How to Find the Problem in Practice

You do not need to begin with a complex technical analysis. Start by following the link's journey logically from beginning to end.

  • review the original URL used in the campaign or link
  • open it and check the final URL displayed in the browser
  • confirm whether the UTM parameters remain or disappear along the way
  • check whether the visit appears under the expected source and campaign
  • confirm whether the desired action is recorded as a result

If the UTMs disappear, change or fail to connect with the outcome at any point, that point reveals the cause of the problem.

The most practical test is to follow the link like a real user: what you click, what opens and what is ultimately recorded.

Conclusion

When UTM parameters do not appear correctly, they have rarely “stopped working”. Something in the link's journey has usually lost, changed or obscured the information.
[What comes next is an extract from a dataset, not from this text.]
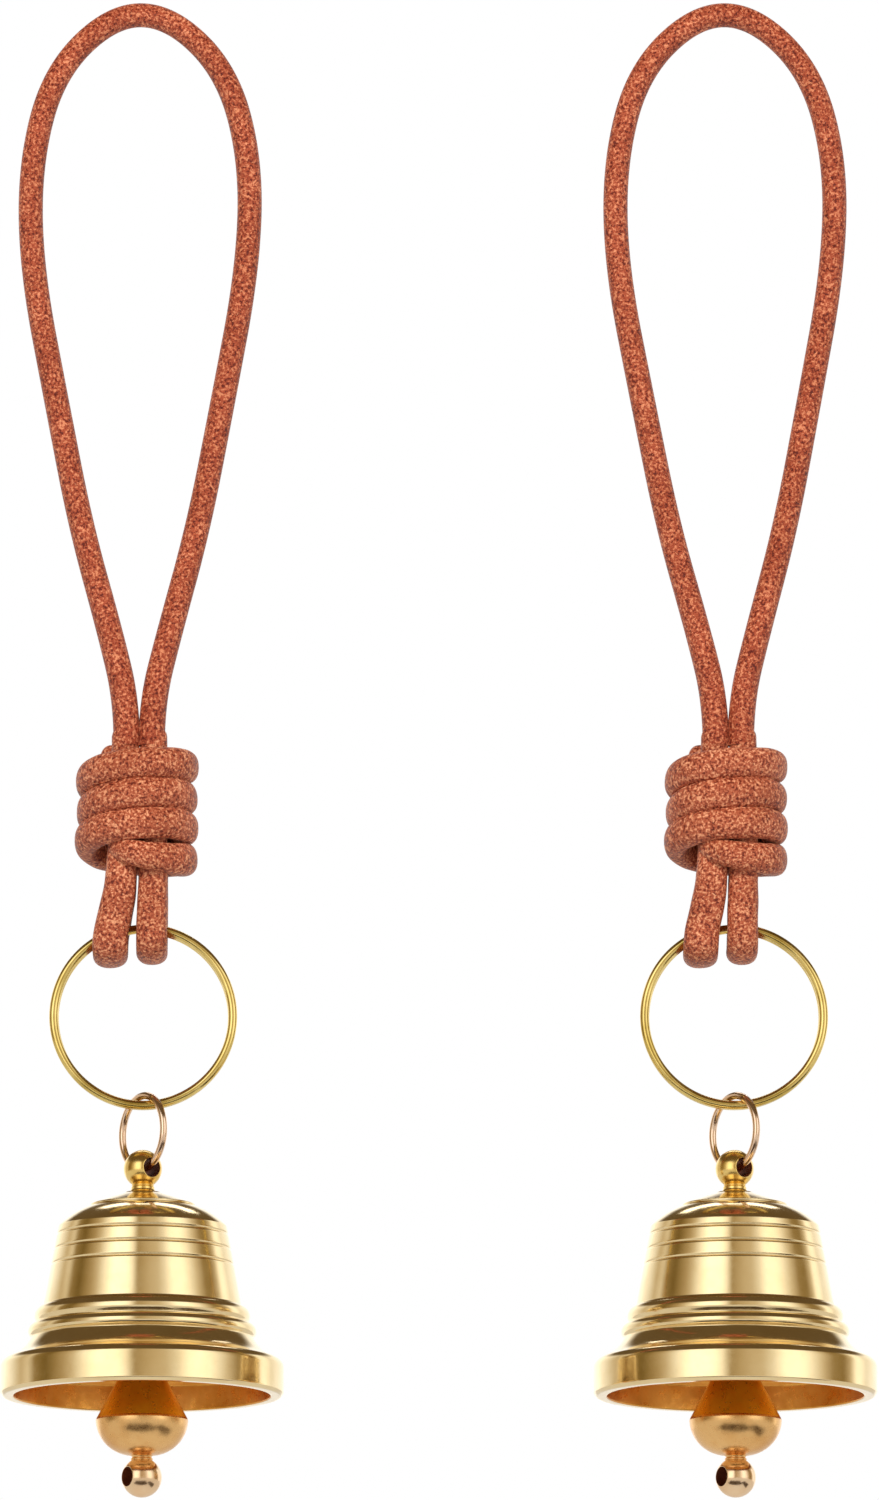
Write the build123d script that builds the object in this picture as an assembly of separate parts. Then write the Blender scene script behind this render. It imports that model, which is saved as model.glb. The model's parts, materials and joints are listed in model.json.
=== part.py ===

In most cases, the cause becomes clear when the URL is followed carefully from the initial click to the final result.

Clear syntax, consistent naming, use on external links only and more careful measurement of outcomes can resolve most of these issues without undue difficulty.

The key point:

UTMs work correctly when the link remains clear and consistent, and reaches the final URL without losing its source information.

Frequently Asked Questions

Why Do I See Direct Traffic Instead of UTMs?

This usually happens because the parameters are lost before the final page opens or are not recorded correctly during the visit.

Can UTMs and gclid Coexist?

Yes. They can coexist in the same URL, provided the measurement setup is correct and it is clear how source attribution is handled.

Do UTMs Always Work?

They work when the URL is structured correctly, the parameters remain intact throughout the journey and measurement is configured consistently.